Highly Controllable and Efficient Synthesis of Mixed-Halide CsPbX3 (X = Cl, Br, I) Perovskite QDs toward the Tunability of Entire Visible Light

CsPbX3 (X = Cl, Br, I) perovskite quantum dots (PQDs) have been intensively investigated on photoelectric devices due to their superior optical properties. To date, the stability of CsPbX3 PQDs is still an open challenge. The previous mixed-halide CsPbX3 PQDs were generally obtained via the anion-exchange method at 40 °C. Here, the single- and mixed-halide CsPbX3 PQDs are synthesized at high temperature via the hot injection technique. The surface ligands could thus be strongly coordinated onto the surface of the PQDs, which dramatically improve the optical properties of the PQDs.
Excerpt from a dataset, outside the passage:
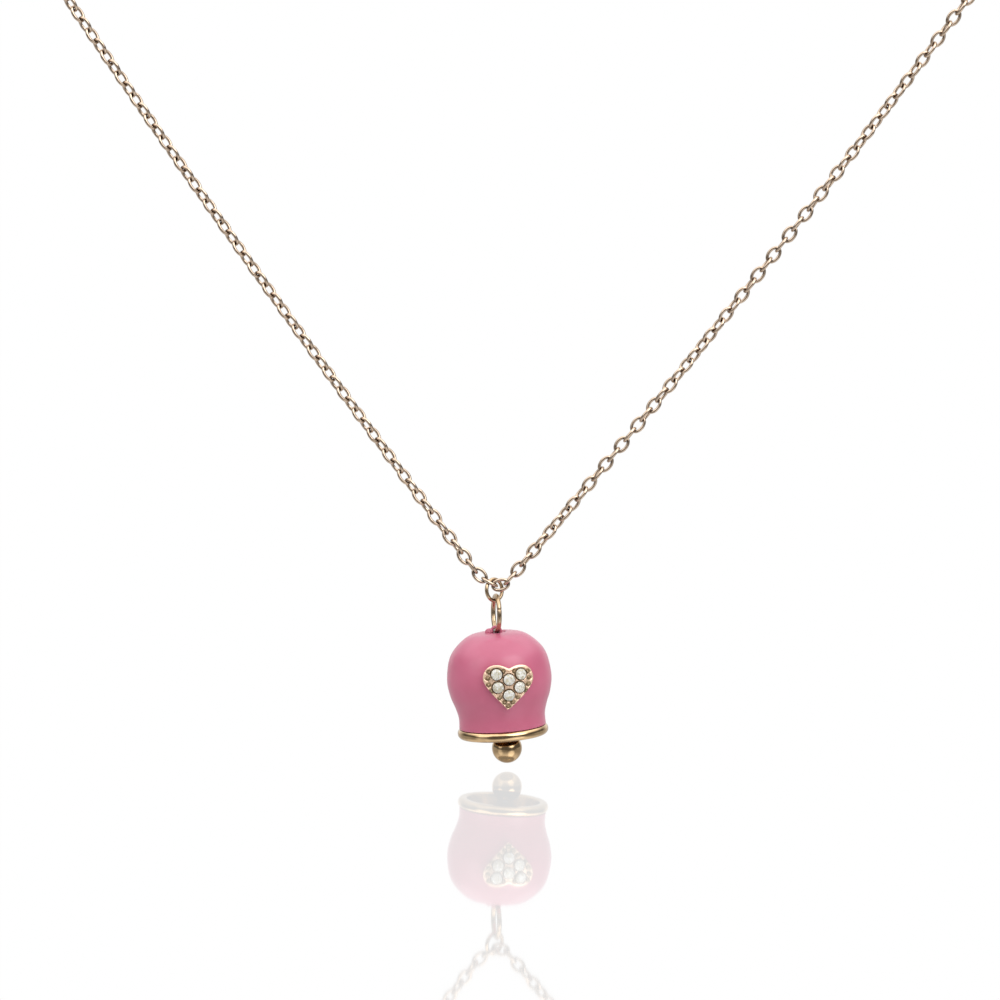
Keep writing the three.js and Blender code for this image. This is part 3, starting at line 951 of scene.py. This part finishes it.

The resulting CsPbX3 PQDs have high quantum yield (QY, 40–95%), narrow full width at half-maximum (FWHM) (the narrowest FWHM <10 nm), tunable band gap (408–694 nm), and highly strong photostability. The variation of their emission peaks upon anion atoms is well-supported by the theoretical band gaps calculated by the density functional theory calculations with the alloy formula correction. Hence, these PQDs show great potential as good candidates for photoelectric devices.